If you have a shorthaired dog, use a rubber curry brush. If your dog has long hair, you are going to use a metal slicker brush.
When your dog is then about 100-percent dry, brush and comb them one more time.
When you are done, you will probably look at your pet and say to yourself, "Wow, I did a really good job, almost as good as my groomer!"
Animal Radio News - Lori Brooks
Dog Flu Spreading
There was a dangerous strain of dog flu spreading through the western US. Health officials in the Seattle area had confirmed tests showing the virus was found in dogs who stayed at a local kennel and doggie daycare facility where at least 80 dogs developed respiratory illness. The virus began spreading in the Chicago area and sickened more than 1,000 dogs in the Midwest. Although most dogs recovered, a handful of deaths were reported. Experts said this strain of the virus, called H 3 N 2, was first seen in Asia but then appeared in the U.S., so none of the American dogs had immunity to fight it off. Dog flu spreads the same way human flu does: through virus droplets in the air from a sneeze or cough, or by touching contaminated objects or surfaces. The virus could live in the environment for about two days and could linger on hands or clothing for up to 24 hours.
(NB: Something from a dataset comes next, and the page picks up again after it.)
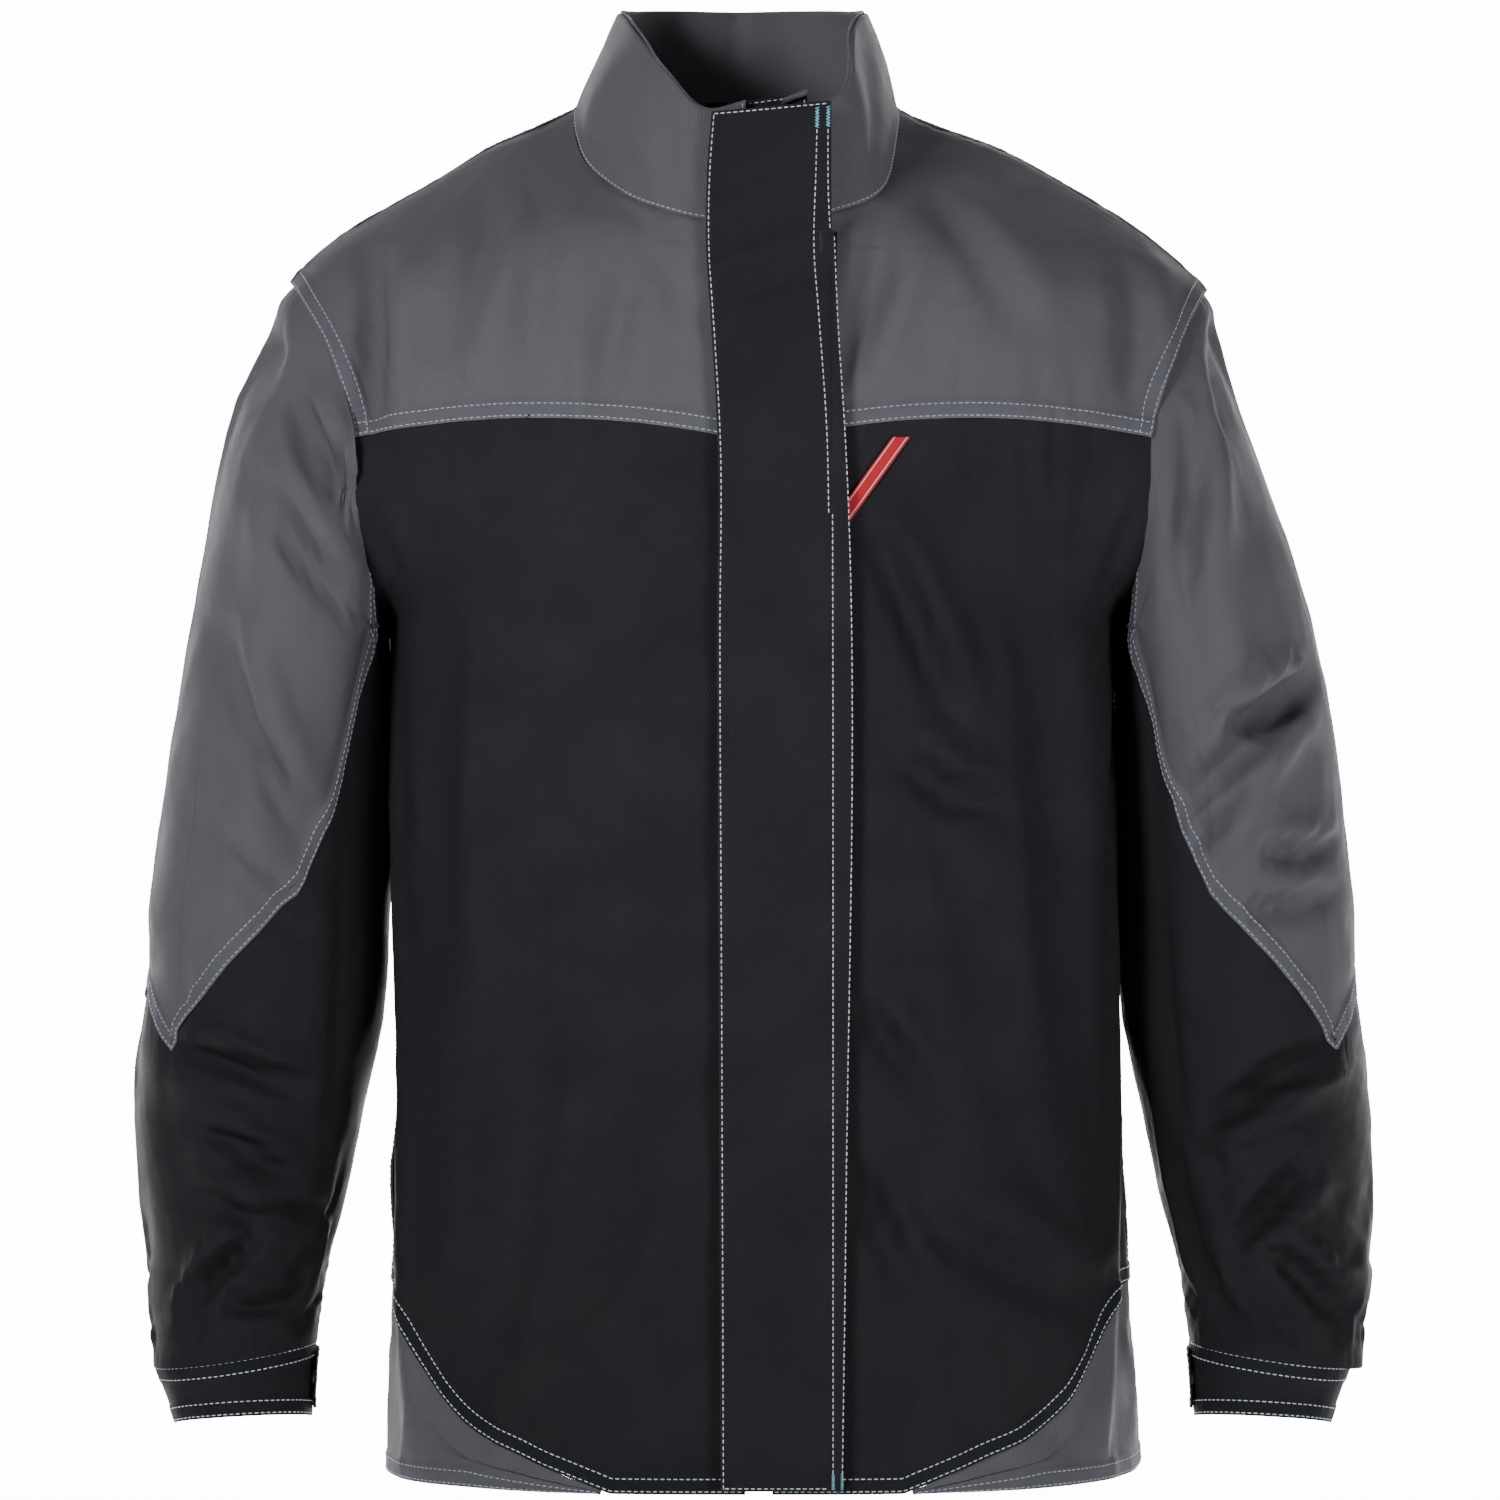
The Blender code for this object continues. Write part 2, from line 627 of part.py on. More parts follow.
def make_hanger_loop():
    """A ribbon bowed forward from its two sewn ends, with the origin in its middle."""
    rows = []
    for height in (-LOOP_HEIGHT / 2, LOOP_HEIGHT / 2):
        row = []
        for k in range(LOOP_STEPS + 1):
            angle = math.pi * (k / LOOP_STEPS - 0.5)
            row.append(Vector((LOOP_HALF * math.sin(angle),
                               LOOP_CLOTH / 2 + LOOP_BOW * (1.0 - math.cos(angle)) ** 1.5, height)))
        rows.append(row)
    cloth_piece("hanger_loop", "black_twill", rows, LOOP_CLOTH, Vector((0.0, -0.2, 0.0)))


# ---------------------------------------------------------------- front closure

def make_facings():
    """Strips of body cloth behind the front edges, from the hem to the neck seam."""
    for side, edge, name in SIDES:
        rows = [mirrored([front_point(s, t, edge) for s in FACING_COLUMNS], side) for t in FACING_ROWS]
        cloth_piece(f"front_facing_{name}", "black_twill", rows, LINING,
                    Vector((0.03 * side, 0.0, -0.40)), inset=FACING_INSET)


def make_zip():
    for side, _, name in SIDES:
        tape = sorted(ZIP_X + side * x for x in TAPE_SIDE)
        teeth = sorted(ZIP_X + side * x for x in TEETH_SIDE)
        board(f"zip_tape_{name}", "zip_tape_black", tape, (BAND_FOOT, ZIP_TOP), TAPE_OUT)
        board(f"zip_teeth_{name}", "zip_brass", teeth, (ZIP_FOOT, ZIP_TOP), TEETH_OUT)
    wide, long = SLIDER_SIZE
    x = (ZIP_X - wide / 2, ZIP_X + wide / 2)
    up = (SLIDER_UP - long / 2, SLIDER_UP + long / 2)
    slider = board("zip_slider", "zip_brass", x, up, PLATE_FRONT_OUT)
    back = board("slider_back_plate", "zip_brass", x, up, PLATE_BACK_OUT)
    post_x = (ZIP_X - POST_SIZE[0] / 2, ZIP_X + POST_SIZE[0] / 2)
    post = board("slider_post", "zip_brass", post_x, (up[1] - POST_SIZE[1], up[1] - OVERLAP),
                 (PLATE_BACK_OUT[0] + OVERLAP, PLATE_FRONT_OUT[1] - OVERLAP))
    bridge_x = (ZIP_X - BRIDGE_SIZE[0] / 2, ZIP_X + BRIDGE_SIZE[0] / 2)
    bridge = board("slider_bridge", "zip_brass", bridge_x,
                   (SLIDER_UP, SLIDER_UP + BRIDGE_SIZE[1]), BRIDGE_OUT)
    join_solids(slider, [post, back, bridge])
    pull_x = (ZIP_X - PULL_SIZE[0] / 2, ZIP_X + PULL_SIZE[0] / 2)
    pull_up = (PULL_HINGE[1] - PULL_SIZE[1], PULL_HINGE[1])
    board("zip_pull", "zip_brass", pull_x, pull_up, PULL_OUT, PULL_HINGE)
    board("zip_bottom_box", "zip_brass", (ZIP_X - BOX_HALF, ZIP_X + BOX_HALF), BOX_UP, BOX_OUT)
    board("wind_guard", "black_twill", WIND_GUARD_X, WIND_GUARD_UP, WIND_GUARD_OUT)


def make_flap():
    """The flap's origin is on its sewn edge, which is its hinge line."""
    board("storm_flap", "black_twill", FLAP_X, (FLAP_FOOT, FLAP_LENGTH), FLAP_OUT, FLAP_HINGE)
    board("flap_seam_band", "black_twill", BAND_X, (BAND_FOOT, BAND_LENGTH), BAND_OUT)
    for number, up in enumerate(SNAP_UPS, 1):
        disc(f"snap_stud_{number}", "snap_metal", STUD_RADIUS,
             front_plane(SNAP_X, up, STUD_OUT[0]), front_plane(SNAP_X, up, STUD_OUT[1]))
        disc(f"snap_socket_{number}", "snap_metal", SOCKET_RADIUS,
             front_plane(SNAP_X, up, SOCKET_OUT[0]), front_plane(SNAP_X, up, SOCKET_OUT[1]))


def make_label():
    """A slanting red label just below the left yoke, beside the flap."""
    rows = []
    for share in SHARES:
        low = mix(LABEL_FOOT[0], LABEL_TOP[0], share)
        high = mix(LABEL_FOOT[1], LABEL_TOP[1], share)
        up = mix(LABEL_UP[0], LABEL_UP[1], share)
        row = []
        for x in (low, (low + high) / 2, high):
            row.append(surface_at(x, up) + OUT * (LABEL_OUT + LABEL))
        rows.append(row)
    cloth_piece("chest_label", "red_label", rows, LABEL, Vector((0.07, 0.0, -0.22)))


def surface_at(x, up):
    """The left front panel's outer face at x, at a height up from the hem."""
    z = HEM_Z + up * UP.z
    t = 1.5
    for _ in range(20):
        point = point_at_width(x, t)
        t += (z - point.z) / (YOKE_Z - UNDERARM_Z)
    return point_at_width(x, t)


def point_at_width(x, t):
    """The left front's point at x on the row at t."""
    low, high = 0.0, 1.0
    for _ in range(30):
        middle = (low + high) / 2
        if front_point(middle, t, LEFT_EDGE).x < x:
            low = middle
        else:
            high = middle
    return front_point(low, t, LEFT_EDGE)


# ---------------------------------------------------------------- pockets

def inward(point, s, t):
    """The body surface's inward normal at s and t, on the +X side."""
    step = 0.004
    along = point(s + step, t) - point(s - step, t)
    up = point(s, t + step) - point(s, t - step)
    normal = along.cross(up).normalized()
    towards_axis = Vector((0.0, -0.07, 0.0)) - point(s, t)
    towards_axis.z = 0.0
    return normal if normal.dot(towards_axis) > 0 else -normal


def make_pockets():
    """Each bag is a flat pouch behind the front panel, open at the side seam."""
    for side, edge, name in SIDES:
        def point(s, t, edge=edge):
            return front_point(s, t, edge)
        rows = []
        for s, low, high, thick in BAG_COLUMNS:
            heights = [mix(low, high, k / BAG_STEPS) for k in range(BAG_STEPS + 1)]
            near = [point(s, t) + inward(point, s, t) * BAG_INSET for t in heights]
            depth = BAG_INSET + BAG_DEPTH * thick
            far = [point(s, t) + inward(point, s, t) * depth for t in reversed(heights)]
            rows.append(mirrored(near + far, side))
        pouch(f"pocket_bag_{name}", rows)
        rows = []
        for t in POCKET_FACING_ROWS:
            rows.append(mirrored([back_point(s, t) for s in POCKET_FACING_COLUMNS], side))
        cloth_piece(f"pocket_facing_{name}", "grey_twill", rows, LINING,
                    Vector((0.05 * side, -0.05, -0.60)), inset=FACING_INSET)


def pouch(name, rows):
    """A tube of rows, closed at its last row and open at its first, with cloth thickness."""
    width = len(rows[0])
    points = [p for row in rows for p in row]
    faces = []
    for i in range(len(rows) - 1):
        for j in range(width):
            k = (j + 1) % width
            faces.append((i * width + j, i * width + k, (i + 1) * width + k, (i + 1) * width + j))
    last = (len(rows) - 1) * width
    for j in range(width // 2 - 1):
        faces.append((last + j, last + j + 1, last + width - 2 - j, last + width - 1 - j))
    mesh = bpy.data.meshes.new(name)
    mesh.from_pydata(points, [], faces)
    mesh.update()
    middle = sum((Vector(v.co) for v in mesh.vertices), Vector()) / len(mesh.vertices)
    facing = sum((f.center - middle).dot(f.normal) * f.area for f in mesh.polygons)
    if facing < 0:
        mesh.flip_normals()
    thing = bpy.data.objects.new(name, mesh)
    bpy.context.scene.collection.objects.link(thing)
    solidify(thing, BAG)
    finish(thing, "pocket_cotton", smooth_faces=False)


# ---------------------------------------------------------------- sleeves and cuffs

def section_point(section, degrees):
    """A point of an elliptical section: 0 is outermost, positive angles turn to the front."""
    outer, inner, middle_y, half_depth = section
    angle = math.radians(degrees)
    across = math.cos(angle) / 2
    return Vector((mix(inner[0], outer[0], 0.5 + across),
                   middle_y - half_depth * math.sin(angle),
                   mix(inner[1], outer[1], 0.5 + across)))


def sleeve_line(degrees):
    """The sleeve's line from the armhole seam down to the cuff at one angle."""
    turned = (degrees + 180) % 360 - 180
    hole = HOLE_FRONT if turned >= 0 else HOLE_BACK
    start = hole.at(1.0 - abs(turned) / 180) + SLEEVE_SHIFT
    return Path([start] + [section_point(section, turned) for section in SLEEVE_SECTIONS])


def sleeve_rows(angles, shares, limits):
    """Rows across the given angles, at shares of each line between its two limits."""
    rows = []
    lines = [sleeve_line(a) for a in angles]
    for share in shares:
        rows.append([line.at(mix(low, high, share)) for line, (low, high) in zip(lines, limits)])
    return rows


def colour_seam(degrees):
    """Where the colour seam crosses a sleeve line, or 0 where the top panel doesn't reach."""
    turned = abs((degrees + 180) % 360 - 180)
    if turned not in COLOUR_SEAM:
        return 0.0
    return share_at_height(sleeve_line(degrees), COLOUR_SEAM[turned])


def make_sleeves():
    """The sleeve panels' origins are on the shoulder's hinge line."""
    for side, _, name in SIDES:
        inside = Vector((0.26 * side, -0.065, -0.40))
        hinge = mirrored([Vector(SHOULDER_HINGE)], side)[0]
        angles = list(range(-TOP_PANEL_EDGE, TOP_PANEL_EDGE + 1, SLEEVE_STEP))
        limits = []
        for a in angles:
            gap = SLEEVE_SEAM_GAP / sleeve_line(a).lengths[-1]
            limits.append((0.0, colour_seam(a) - gap))
        rows = [mirrored(row, side) for row in sleeve_rows(angles, TOP_PANEL_ROWS, limits)]
        top = cloth_piece(f"sleeve_top_panel_{name}", "grey_twill", rows, CLOTH, inside)
        move_origin(top, hinge)
        angles = list(range(-180, 180, SLEEVE_STEP))
        limits = []
        for a in angles:
            gap = SLEEVE_SEAM_GAP / sleeve_line(a).lengths[-1]
            seam = colour_seam(a)
            limits.append((seam + gap if seam else 0.0, 1.0 - gap))
        rows = [mirrored(row, side) for row in sleeve_rows(angles, UNDER_PANEL_ROWS, limits)]
        under = cloth_piece(f"sleeve_under_panel_{name}", "black_twill", rows, CLOTH, inside, ring=True)
        move_origin(under, hinge)


def cuff_point(degrees, share, lift=0.0):
    """A point of the cuff's outer face, share 0 at its top and 1 at its foot, on the +X side."""
    top, foot = section_point(CUFF_TOP, degrees), section_point(CUFF_FOOT, degrees)
    point = mix(top, foot, share)
    if lift:
        step = 3.0
        around = (mix(section_point(CUFF_TOP, degrees + step), section_point(CUFF_FOOT, degrees + step), share)
                  - mix(section_point(CUFF_TOP, degrees - step), section_point(CUFF_FOOT, degrees - step), share))
        normal = around.cross(foot - top).normalized()
        centre = mix(section_middle(CUFF_TOP), section_middle(CUFF_FOOT), share)
        if normal.dot(point - centre) < 0:
            normal = -normal
        point = point + normal * lift
    return point


def section_middle(section):
    return (section_point(section, 0) + section_point(section, 180)) / 2


def make_cuffs():
    """Each cuff is an open band. Its tab covers the slit and snaps down on the outside."""
    for side, _, name in SIDES:
        inside = section_middle(CUFF_TOP)
        inside.x *= side
        start, end = CUFF_SPAN
        angles = [mix(start, end, k / CUFF_STEPS) for k in range(CUFF_STEPS + 1)]
        rows = [mirrored([cuff_point(a, share) for a in angles], side) for share in SHARES]
        cloth_piece(f"cuff_{name}", "black_twill", rows, CUFF_CLOTH, inside)
        free, root = TAB_SPAN
        rows = []
        for share in (TAB_EDGE[0], 0.5, TAB_EDGE[1]):
            row = []
            for k in range(TAB_STEPS + 1):
                lift = mix(TAB_LIFT[0], TAB_LIFT[1], smooth(k / TAB_STEPS))
                row.append(cuff_point(mix(free, root, k / TAB_STEPS), share, lift))
            rows.append(mirrored(row, side))
        tab = cloth_piece(f"cuff_tab_{name}", "black_twill", rows, TAB_CLOTH, inside)
        move_origin(tab, mirrored([cuff_point(root, 0.5, TAB_LIFT[1])], side)[0])
        for part, out in (("stud", CUFF_STUD_OUT), ("socket", CUFF_SOCKET_OUT)):
            ends = mirrored([cuff_point(CUFF_SNAP_ANGLE, 0.5, lift) for lift in out], side)
            disc(f"cuff_snap_{part}_{name}", "snap_metal", CUFF_SNAP_RADIUS, ends[0], ends[1])


def move_origin(thing, point):
    """Sets an object's origin without moving its shape."""
    offset = point - thing.location
    for vertex in thing.data.vertices:
        vertex.co -= offset
    thing.location = point


def main():
    clear_scene()
    make_collections()
    make_fronts()
    make_back()
    make_hem_side_panels()
    make_collar()
    make_hanger_loop()
    make_facings()
    make_zip()
    make_flap()
    make_label()
    make_pockets()
    make_sleeves()
    make_cuffs()


main()
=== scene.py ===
"""Looks of a two-tone twill work jacket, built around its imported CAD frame.

Every cloth panel is cut from a smooth surface. The body and sleeves' surfaces repeat the CAD
panels' shapes, get their folds pressed in, are relaxed by one cloth simulation, and are then drawn
out sideways to the hanging jacket's outline. A panel is a fine grid whose rows lie at true
distances from its edges, so that raised seams, stitch grooves, puckers and stitches follow them.
"s" and "t" are the CAD source's: s runs from the front or back middle (0) to the side seam and
armhole (1), and t up the panel: 0 hem, 1 underarm, 2 yoke seam, 3 shoulder seam. The front faces
-Y, and "left" is the wearer's left, at +X.
"""

import math

import bpy
import numpy as np
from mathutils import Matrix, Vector


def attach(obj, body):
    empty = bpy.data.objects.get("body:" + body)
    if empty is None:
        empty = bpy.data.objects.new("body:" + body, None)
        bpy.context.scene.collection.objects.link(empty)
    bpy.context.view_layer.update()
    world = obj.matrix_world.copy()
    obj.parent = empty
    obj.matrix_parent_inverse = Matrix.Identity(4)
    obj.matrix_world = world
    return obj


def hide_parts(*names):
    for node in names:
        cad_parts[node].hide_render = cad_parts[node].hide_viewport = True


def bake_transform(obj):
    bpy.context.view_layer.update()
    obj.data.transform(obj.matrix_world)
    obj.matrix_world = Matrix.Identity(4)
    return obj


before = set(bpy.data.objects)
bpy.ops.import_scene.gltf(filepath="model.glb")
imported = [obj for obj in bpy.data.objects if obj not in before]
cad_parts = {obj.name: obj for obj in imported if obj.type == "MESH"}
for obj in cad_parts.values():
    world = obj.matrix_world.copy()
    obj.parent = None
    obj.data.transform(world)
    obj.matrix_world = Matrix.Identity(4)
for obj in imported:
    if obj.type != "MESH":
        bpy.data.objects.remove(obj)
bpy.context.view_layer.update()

MM = 0.001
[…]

The most common symptoms of dog flu are high fever, cough, runny nose, watery eyes, sore throat and loss of appetite. Dogs who catch it usually feel lousy for about two weeks. In Asia, where the H 3 N 2 strain of canine influenza was first detected, it was also reported to infect cats. But in the U.S., cases of cats developing dog flu are extremely rare. However, there is "some evidence" that pet guinea pigs and ferrets could also become infected.
Emotional Support Turkey Flies Delta Airlines
Did you see the photo of a turkey that took the Internet by storm after boarding a Delta Airlines passenger flight? It showed the bird sitting opened beaked while being hugged by its owner. Another photo was also shared online of the turkey being transported in a wheelchair. It is believed the turkey was given a seat on the plane as an "emotional support animal."
Italy Requires Silent Fireworks for Animals
If you're a pet parent, there's probably a few days of the year you dread - like New Year's Eve or the Fourth of July. Fireworks wreak havoc on animals, especially dogs, with their sensitive hearing. Many even hurt themselves trying to escape or hide. They can bolt and risk getting lost, hit by cars and wind up in a shelter. Well, one town in Italy took a big step to reduce the fear of fireworks in their non-human population by making a law that fireworks in their town must be silent as a way of reducing the stress that the loud noises cause to animals-not just pets, but wildlife too.
Dog's Owner Passed Away - Hospital Adopted Dog as Mascot
A dog named Pirate and his owner arrived at a hospital in Argentina. The dog's owner went in for surgery and sadly passed away. Pirate never left the hospital and then roamed the halls, hoping to meet again with his human and best friend. Hospital workers didn't know the dog's real name, but they dubbed him Pirate because no matter how hard they tried to keep the dog outside hospital walls, the pooch re-entered the health center and visited the last place he saw his owner alive, room 404. When the pet owner died, the hospital's staff wanted the dog gone. However their feelings towards the pet changed when they realized how loyal the dog was. Pirate was loved by all staff members and had been officially adopted as the hospital's mascot. Pirate came and went as he pleased. No one really knew where to find Pirate during the day, but at night they could always find him comfortably sleeping outside room 404.